Now I see an aggrieved academic has ripped into Chris Hitchens for his 'I Hate God' polemic accusing him of selective reasoning and bad reasoning at that, phony scholarship, ersatz philosophic musings etc etc called to arms like a rebellious mob against the ramparts of religion and the pious practitioners barracks behind etc etc
I don't have much to say for or against Hitchens since I be not nearly learned enough to adequately defend or refute [I mean one can sound as absurd tearing down God as propping the old bastard up] - and besides, I kind of like Oxfordian styled screeds regardless of what they have to say-
But does it not seem increasingly that defenders of religion and adjunct godheads use response to arguments hurled against them as proof in and of themselves of what they defend?
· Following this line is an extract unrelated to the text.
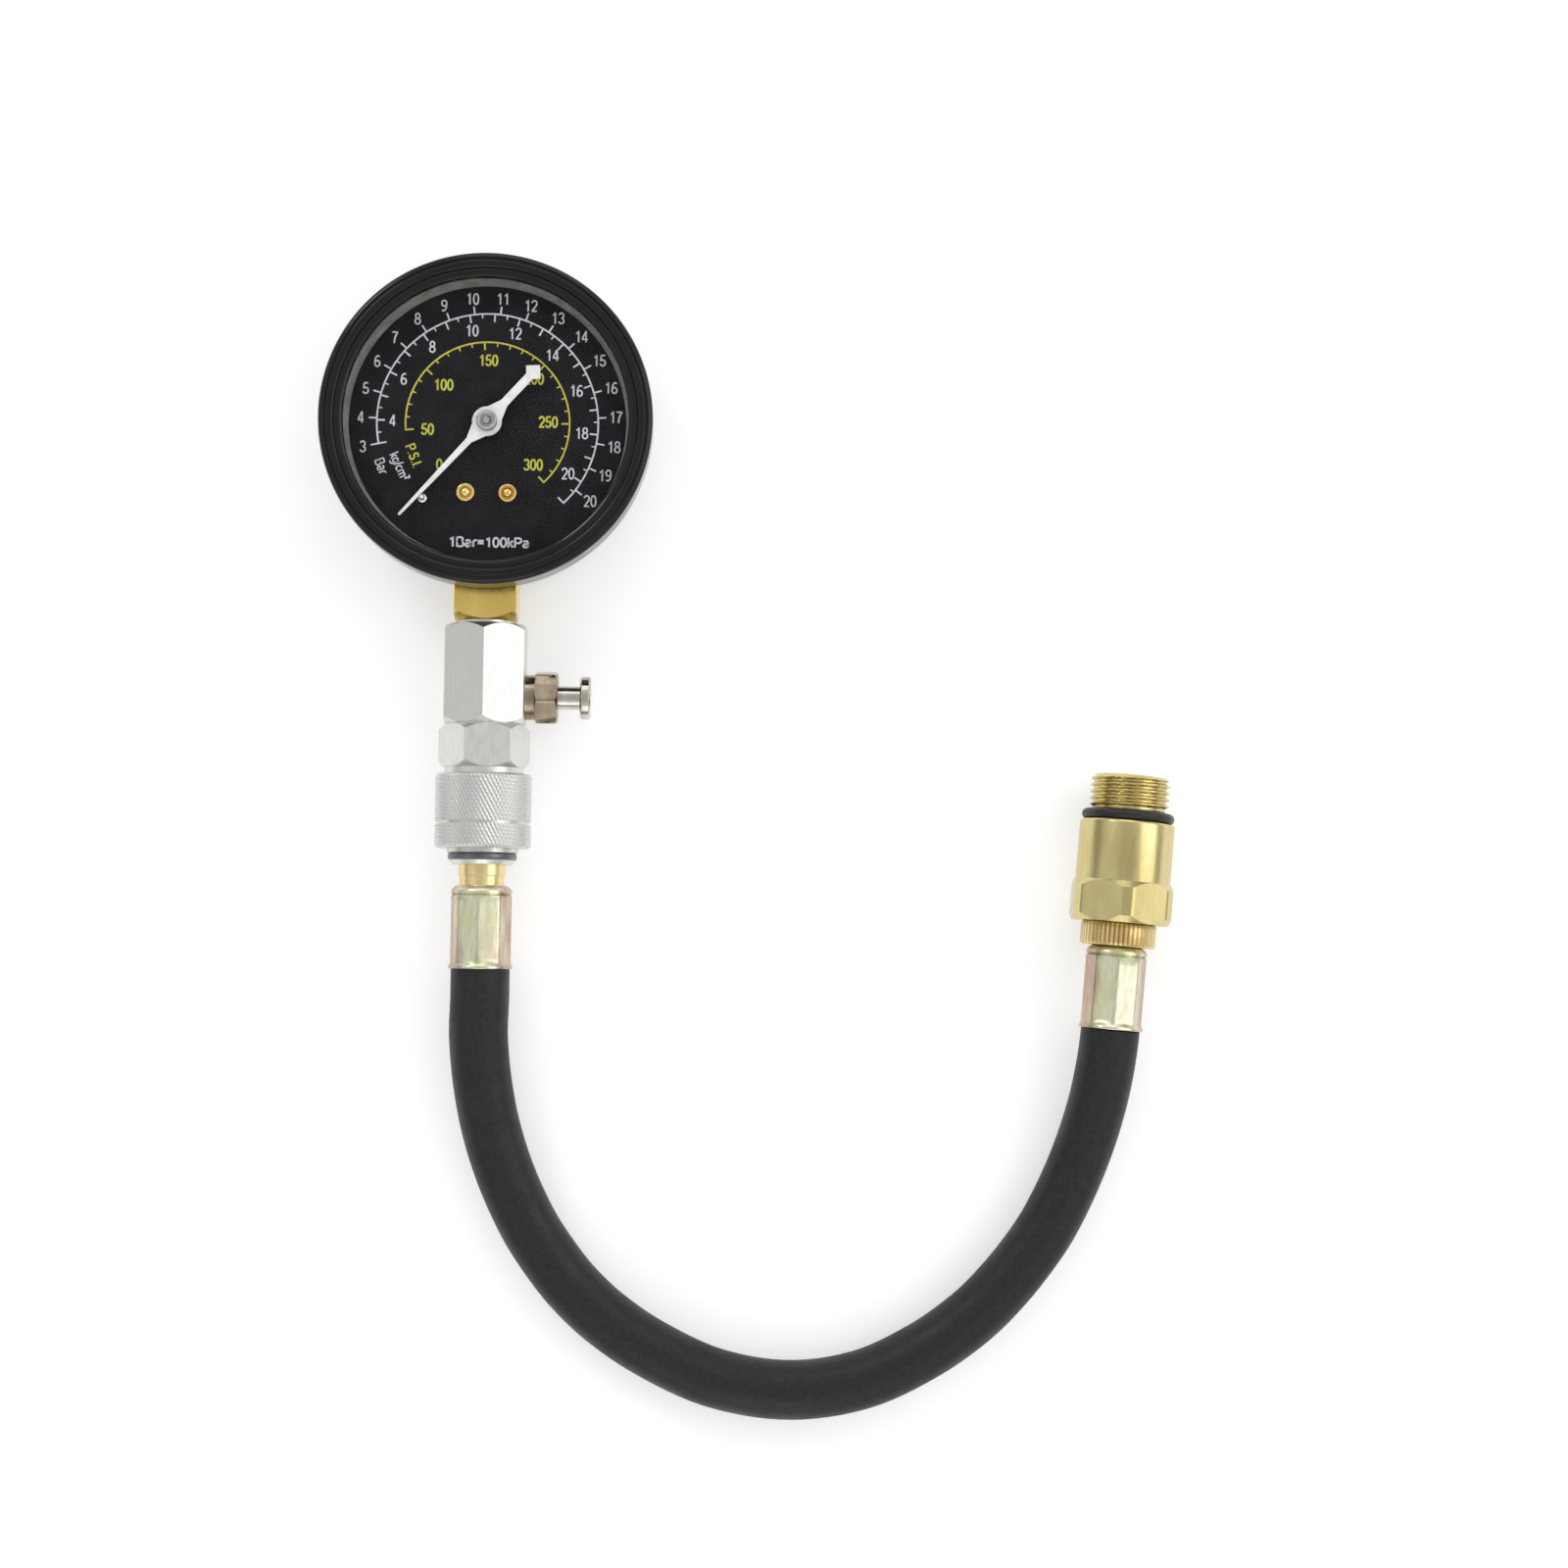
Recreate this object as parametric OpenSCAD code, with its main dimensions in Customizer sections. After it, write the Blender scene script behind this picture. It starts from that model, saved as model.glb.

Intelligent design seems a perfect example of this: we can't really refute evolution so in arguing against we'll create a different set of criteria to support our claims - in other words, we don't really need to refute evolution, just sound like we have a plausible counter argument to reassure the faithful. Same goes with the decline of strict dogma and rise of universalism, a trans-confessional episcopaliansim - because you know in a world of loose individualism and appeals to limpid ironic poses and sloppy pandering to the senses it's really hard to stay rigid and not be laughed at.
A return to Roman pagan cults then? Now that would be ironic - and so conveniently modern. Given how unstable they are people remain quite predictable, no?